» Data supplied
-- Begin --

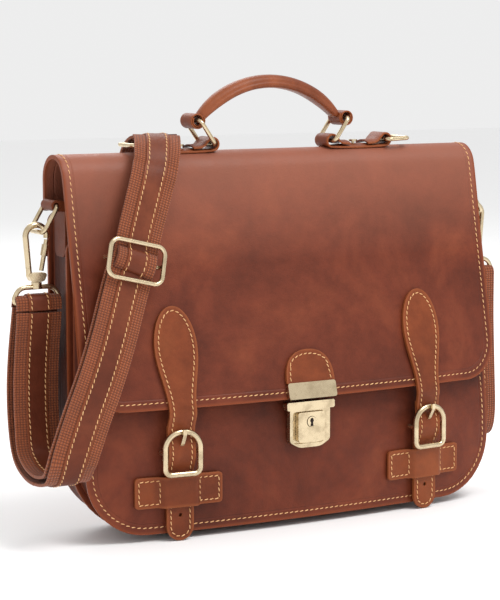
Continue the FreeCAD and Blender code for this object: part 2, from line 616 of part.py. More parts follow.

-- End --
-- Begin --

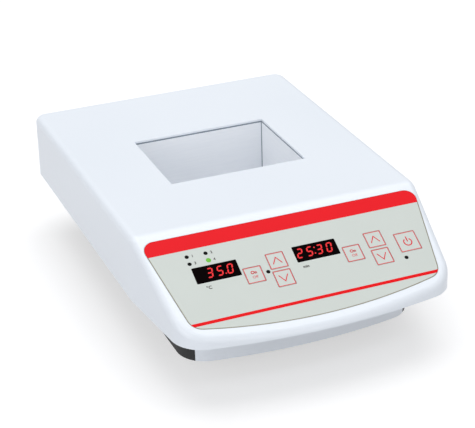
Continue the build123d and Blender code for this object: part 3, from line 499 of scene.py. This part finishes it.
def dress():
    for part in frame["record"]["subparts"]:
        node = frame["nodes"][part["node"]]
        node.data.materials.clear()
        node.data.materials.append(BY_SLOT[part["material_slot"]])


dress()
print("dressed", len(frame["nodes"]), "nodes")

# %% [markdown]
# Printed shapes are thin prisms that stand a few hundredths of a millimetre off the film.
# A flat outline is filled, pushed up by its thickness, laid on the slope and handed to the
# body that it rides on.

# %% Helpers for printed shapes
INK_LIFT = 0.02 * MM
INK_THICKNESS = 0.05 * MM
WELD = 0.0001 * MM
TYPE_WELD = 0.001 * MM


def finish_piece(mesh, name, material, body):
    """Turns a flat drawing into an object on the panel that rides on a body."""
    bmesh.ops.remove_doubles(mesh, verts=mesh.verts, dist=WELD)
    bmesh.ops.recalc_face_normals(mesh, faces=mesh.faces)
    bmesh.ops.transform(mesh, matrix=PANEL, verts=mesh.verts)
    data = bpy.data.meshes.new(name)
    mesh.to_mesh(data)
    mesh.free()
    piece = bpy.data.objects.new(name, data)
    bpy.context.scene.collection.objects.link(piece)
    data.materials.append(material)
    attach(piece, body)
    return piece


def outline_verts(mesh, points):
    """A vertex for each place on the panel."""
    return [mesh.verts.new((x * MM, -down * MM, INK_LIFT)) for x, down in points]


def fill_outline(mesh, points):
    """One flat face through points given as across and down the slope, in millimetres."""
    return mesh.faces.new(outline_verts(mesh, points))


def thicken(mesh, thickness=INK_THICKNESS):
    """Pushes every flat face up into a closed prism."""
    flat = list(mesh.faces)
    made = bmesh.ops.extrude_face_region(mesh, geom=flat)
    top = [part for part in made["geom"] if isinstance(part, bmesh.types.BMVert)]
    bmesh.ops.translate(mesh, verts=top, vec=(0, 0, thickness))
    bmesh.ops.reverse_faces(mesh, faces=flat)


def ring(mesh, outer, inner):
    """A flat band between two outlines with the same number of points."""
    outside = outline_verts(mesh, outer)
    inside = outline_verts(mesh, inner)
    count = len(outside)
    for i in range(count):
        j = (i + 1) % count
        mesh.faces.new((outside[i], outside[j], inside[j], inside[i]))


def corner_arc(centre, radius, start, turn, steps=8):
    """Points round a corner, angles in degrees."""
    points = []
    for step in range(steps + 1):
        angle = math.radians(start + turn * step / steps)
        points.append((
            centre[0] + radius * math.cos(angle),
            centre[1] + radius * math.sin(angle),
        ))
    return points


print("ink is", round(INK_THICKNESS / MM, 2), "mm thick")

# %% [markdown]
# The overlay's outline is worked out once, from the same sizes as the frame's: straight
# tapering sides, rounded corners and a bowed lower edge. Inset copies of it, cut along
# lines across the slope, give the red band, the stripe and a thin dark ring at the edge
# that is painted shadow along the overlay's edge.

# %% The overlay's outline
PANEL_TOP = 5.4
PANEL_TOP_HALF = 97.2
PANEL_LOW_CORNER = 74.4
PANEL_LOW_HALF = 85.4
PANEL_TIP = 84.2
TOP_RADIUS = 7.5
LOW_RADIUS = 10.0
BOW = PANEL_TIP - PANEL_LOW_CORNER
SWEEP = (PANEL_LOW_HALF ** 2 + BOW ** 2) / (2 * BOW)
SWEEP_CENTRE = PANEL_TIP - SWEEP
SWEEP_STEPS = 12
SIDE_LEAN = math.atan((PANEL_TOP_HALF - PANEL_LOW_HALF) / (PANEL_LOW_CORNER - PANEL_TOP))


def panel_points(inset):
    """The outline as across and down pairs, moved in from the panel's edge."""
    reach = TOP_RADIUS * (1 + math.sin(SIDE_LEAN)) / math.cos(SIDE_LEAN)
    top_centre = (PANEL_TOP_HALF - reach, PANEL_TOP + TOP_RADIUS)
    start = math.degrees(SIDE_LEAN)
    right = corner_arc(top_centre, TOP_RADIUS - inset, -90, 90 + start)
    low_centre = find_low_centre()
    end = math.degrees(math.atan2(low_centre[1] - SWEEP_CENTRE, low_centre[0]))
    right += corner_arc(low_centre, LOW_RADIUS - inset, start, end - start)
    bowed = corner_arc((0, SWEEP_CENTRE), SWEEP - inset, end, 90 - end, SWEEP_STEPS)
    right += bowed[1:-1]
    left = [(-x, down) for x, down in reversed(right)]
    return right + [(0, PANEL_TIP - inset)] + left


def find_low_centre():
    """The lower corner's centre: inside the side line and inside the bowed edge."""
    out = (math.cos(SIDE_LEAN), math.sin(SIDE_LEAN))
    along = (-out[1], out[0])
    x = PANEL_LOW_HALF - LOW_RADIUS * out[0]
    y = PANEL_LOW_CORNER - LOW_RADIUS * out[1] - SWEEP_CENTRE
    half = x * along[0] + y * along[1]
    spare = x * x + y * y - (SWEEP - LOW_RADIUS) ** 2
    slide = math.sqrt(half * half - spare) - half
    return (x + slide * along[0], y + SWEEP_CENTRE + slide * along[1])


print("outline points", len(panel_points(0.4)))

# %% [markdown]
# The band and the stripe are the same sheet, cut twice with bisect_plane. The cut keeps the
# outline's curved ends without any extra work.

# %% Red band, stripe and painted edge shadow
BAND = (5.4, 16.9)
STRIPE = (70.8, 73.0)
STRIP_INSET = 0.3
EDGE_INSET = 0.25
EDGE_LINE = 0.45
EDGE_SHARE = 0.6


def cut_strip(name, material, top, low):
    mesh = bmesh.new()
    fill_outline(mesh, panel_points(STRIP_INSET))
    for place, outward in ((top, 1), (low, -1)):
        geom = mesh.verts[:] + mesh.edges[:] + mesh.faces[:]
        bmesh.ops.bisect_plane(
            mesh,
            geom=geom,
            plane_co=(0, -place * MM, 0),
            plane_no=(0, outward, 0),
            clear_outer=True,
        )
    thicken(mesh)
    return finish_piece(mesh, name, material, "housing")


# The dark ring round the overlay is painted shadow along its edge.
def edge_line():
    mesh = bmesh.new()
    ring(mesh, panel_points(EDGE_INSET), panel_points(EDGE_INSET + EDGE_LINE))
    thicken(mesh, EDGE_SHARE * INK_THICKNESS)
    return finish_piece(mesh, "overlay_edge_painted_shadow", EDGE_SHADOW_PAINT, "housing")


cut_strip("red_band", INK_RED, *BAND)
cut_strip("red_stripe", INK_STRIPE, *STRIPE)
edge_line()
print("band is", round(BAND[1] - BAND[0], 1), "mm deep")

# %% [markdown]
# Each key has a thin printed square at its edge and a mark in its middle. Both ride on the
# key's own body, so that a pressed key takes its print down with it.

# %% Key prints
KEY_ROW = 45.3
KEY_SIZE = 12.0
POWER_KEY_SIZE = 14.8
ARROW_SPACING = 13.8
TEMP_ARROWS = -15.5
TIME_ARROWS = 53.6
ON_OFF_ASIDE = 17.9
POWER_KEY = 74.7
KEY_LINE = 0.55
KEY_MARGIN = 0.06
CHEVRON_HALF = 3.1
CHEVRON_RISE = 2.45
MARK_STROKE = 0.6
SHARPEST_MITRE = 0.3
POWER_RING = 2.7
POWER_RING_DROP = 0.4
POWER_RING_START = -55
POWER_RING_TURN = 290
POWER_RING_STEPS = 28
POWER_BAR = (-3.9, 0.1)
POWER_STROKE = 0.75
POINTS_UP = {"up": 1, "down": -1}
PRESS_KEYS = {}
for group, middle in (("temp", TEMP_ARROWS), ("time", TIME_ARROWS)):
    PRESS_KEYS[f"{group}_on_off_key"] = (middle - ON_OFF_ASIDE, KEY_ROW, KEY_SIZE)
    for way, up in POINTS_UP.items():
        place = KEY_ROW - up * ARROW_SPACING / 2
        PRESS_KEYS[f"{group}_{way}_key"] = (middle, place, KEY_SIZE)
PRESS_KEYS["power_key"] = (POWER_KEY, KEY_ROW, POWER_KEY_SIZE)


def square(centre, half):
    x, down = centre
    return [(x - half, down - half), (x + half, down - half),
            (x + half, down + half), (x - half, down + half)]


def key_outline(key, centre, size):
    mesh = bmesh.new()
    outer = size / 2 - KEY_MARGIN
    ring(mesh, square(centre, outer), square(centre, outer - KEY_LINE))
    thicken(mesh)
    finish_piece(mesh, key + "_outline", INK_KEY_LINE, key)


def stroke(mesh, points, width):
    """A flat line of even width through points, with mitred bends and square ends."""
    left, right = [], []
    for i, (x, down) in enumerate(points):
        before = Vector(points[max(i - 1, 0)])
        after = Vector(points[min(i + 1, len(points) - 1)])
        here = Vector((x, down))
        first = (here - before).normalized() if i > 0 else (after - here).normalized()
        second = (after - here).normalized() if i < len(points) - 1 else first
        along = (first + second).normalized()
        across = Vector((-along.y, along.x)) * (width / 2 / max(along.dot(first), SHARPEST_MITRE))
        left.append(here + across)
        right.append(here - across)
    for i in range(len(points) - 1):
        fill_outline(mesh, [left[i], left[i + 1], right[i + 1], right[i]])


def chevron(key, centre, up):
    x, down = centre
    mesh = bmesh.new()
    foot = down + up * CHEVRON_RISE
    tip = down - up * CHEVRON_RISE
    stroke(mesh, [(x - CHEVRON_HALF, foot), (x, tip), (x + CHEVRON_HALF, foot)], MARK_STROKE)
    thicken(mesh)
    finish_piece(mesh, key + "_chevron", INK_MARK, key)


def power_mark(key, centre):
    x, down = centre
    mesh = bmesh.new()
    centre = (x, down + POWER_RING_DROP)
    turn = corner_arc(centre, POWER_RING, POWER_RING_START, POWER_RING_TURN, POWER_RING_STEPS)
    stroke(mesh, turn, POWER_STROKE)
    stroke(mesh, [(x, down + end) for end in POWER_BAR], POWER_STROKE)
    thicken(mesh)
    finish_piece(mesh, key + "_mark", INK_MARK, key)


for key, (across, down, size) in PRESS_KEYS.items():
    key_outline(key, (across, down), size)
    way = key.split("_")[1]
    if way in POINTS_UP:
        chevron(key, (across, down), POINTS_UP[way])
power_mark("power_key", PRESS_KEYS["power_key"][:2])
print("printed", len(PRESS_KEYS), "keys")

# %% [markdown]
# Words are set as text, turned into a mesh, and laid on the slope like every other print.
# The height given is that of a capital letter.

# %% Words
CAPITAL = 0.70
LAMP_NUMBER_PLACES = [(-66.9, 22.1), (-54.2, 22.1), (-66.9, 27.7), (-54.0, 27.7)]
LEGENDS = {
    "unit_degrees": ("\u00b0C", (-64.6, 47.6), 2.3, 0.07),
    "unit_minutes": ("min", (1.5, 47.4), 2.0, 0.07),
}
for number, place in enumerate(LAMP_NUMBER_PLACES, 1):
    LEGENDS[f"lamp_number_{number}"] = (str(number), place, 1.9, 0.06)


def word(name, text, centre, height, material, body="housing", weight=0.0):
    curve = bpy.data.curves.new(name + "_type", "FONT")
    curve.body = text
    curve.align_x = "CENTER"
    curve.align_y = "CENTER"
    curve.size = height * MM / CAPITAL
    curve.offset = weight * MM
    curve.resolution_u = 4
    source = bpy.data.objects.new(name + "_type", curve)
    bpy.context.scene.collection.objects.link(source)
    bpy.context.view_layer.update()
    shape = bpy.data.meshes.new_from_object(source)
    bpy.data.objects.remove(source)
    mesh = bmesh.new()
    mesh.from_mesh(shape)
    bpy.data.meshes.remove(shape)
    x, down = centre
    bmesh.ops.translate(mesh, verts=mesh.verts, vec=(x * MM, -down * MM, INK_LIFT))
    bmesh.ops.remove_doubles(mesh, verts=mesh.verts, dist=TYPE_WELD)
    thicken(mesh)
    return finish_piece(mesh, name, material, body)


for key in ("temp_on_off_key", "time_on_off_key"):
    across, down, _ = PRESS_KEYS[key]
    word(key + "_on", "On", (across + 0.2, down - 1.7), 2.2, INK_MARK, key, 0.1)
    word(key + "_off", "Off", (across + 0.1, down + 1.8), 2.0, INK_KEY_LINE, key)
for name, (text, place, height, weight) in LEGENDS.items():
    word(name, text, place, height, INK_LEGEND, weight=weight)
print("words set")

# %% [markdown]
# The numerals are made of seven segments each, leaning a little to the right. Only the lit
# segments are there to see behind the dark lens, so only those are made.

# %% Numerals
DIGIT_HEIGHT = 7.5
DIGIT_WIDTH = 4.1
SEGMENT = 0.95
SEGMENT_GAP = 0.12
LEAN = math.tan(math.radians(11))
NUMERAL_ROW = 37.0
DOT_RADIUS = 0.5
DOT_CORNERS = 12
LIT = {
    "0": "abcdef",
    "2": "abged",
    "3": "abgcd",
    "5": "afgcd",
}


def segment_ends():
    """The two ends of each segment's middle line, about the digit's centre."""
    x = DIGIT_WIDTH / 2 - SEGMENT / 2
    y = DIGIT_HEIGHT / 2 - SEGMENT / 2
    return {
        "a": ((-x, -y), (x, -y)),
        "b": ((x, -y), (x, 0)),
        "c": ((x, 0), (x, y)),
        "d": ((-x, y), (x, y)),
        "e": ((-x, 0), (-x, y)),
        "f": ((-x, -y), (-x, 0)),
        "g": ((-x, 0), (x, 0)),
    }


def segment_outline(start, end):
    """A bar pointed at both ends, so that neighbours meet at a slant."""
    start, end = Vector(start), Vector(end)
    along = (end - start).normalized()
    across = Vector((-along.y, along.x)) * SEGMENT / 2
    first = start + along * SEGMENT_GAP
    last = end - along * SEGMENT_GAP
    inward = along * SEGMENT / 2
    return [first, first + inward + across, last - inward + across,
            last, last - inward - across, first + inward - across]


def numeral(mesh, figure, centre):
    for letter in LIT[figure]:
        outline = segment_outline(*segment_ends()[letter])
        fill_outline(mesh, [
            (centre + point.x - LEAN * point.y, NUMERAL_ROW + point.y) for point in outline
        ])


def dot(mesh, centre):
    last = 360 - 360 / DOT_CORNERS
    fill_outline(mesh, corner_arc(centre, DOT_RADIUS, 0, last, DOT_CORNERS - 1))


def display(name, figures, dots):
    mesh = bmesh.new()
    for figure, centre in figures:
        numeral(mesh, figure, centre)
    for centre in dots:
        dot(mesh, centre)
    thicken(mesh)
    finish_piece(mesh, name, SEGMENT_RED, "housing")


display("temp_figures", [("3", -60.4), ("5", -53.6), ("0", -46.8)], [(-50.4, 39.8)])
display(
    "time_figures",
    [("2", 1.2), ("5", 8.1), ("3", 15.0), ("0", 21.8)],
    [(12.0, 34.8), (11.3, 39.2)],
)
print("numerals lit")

-- End --
-- Begin --

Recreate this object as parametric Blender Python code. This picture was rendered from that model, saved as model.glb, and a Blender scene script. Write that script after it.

-- End --

» Problem description
Starting at the line that contains "Continue the build123d", set down every line up to and including the line that contains "return mesh.faces.new(outline_verts(mesh, points))", exactly as given, and no other line.

» Final result
Continue the build123d and Blender code for this object: part 3, from line 499 of scene.py. This part finishes it.
def dress():
    for part in frame["record"]["subparts"]:
        node = frame["nodes"][part["node"]]
        node.data.materials.clear()
        node.data.materials.append(BY_SLOT[part["material_slot"]])


dress()
print("dressed", len(frame["nodes"]), "nodes")

# %% [markdown]
# Printed shapes are thin prisms that stand a few hundredths of a millimetre off the film.
# A flat outline is filled, pushed up by its thickness, laid on the slope and handed to the
# body that it rides on.

# %% Helpers for printed shapes
INK_LIFT = 0.02 * MM
INK_THICKNESS = 0.05 * MM
WELD = 0.0001 * MM
TYPE_WELD = 0.001 * MM


def finish_piece(mesh, name, material, body):
    """Turns a flat drawing into an object on the panel that rides on a body."""
    bmesh.ops.remove_doubles(mesh, verts=mesh.verts, dist=WELD)
    bmesh.ops.recalc_face_normals(mesh, faces=mesh.faces)
    bmesh.ops.transform(mesh, matrix=PANEL, verts=mesh.verts)
    data = bpy.data.meshes.new(name)
    mesh.to_mesh(data)
    mesh.free()
    piece = bpy.data.objects.new(name, data)
    bpy.context.scene.collection.objects.link(piece)
    data.materials.append(material)
    attach(piece, body)
    return piece


def outline_verts(mesh, points):
    """A vertex for each place on the panel."""
    return [mesh.verts.new((x * MM, -down * MM, INK_LIFT)) for x, down in points]


def fill_outline(mesh, points):
    """One flat face through points given as across and down the slope, in millimetres."""
    return mesh.faces.new(outline_verts(mesh, points))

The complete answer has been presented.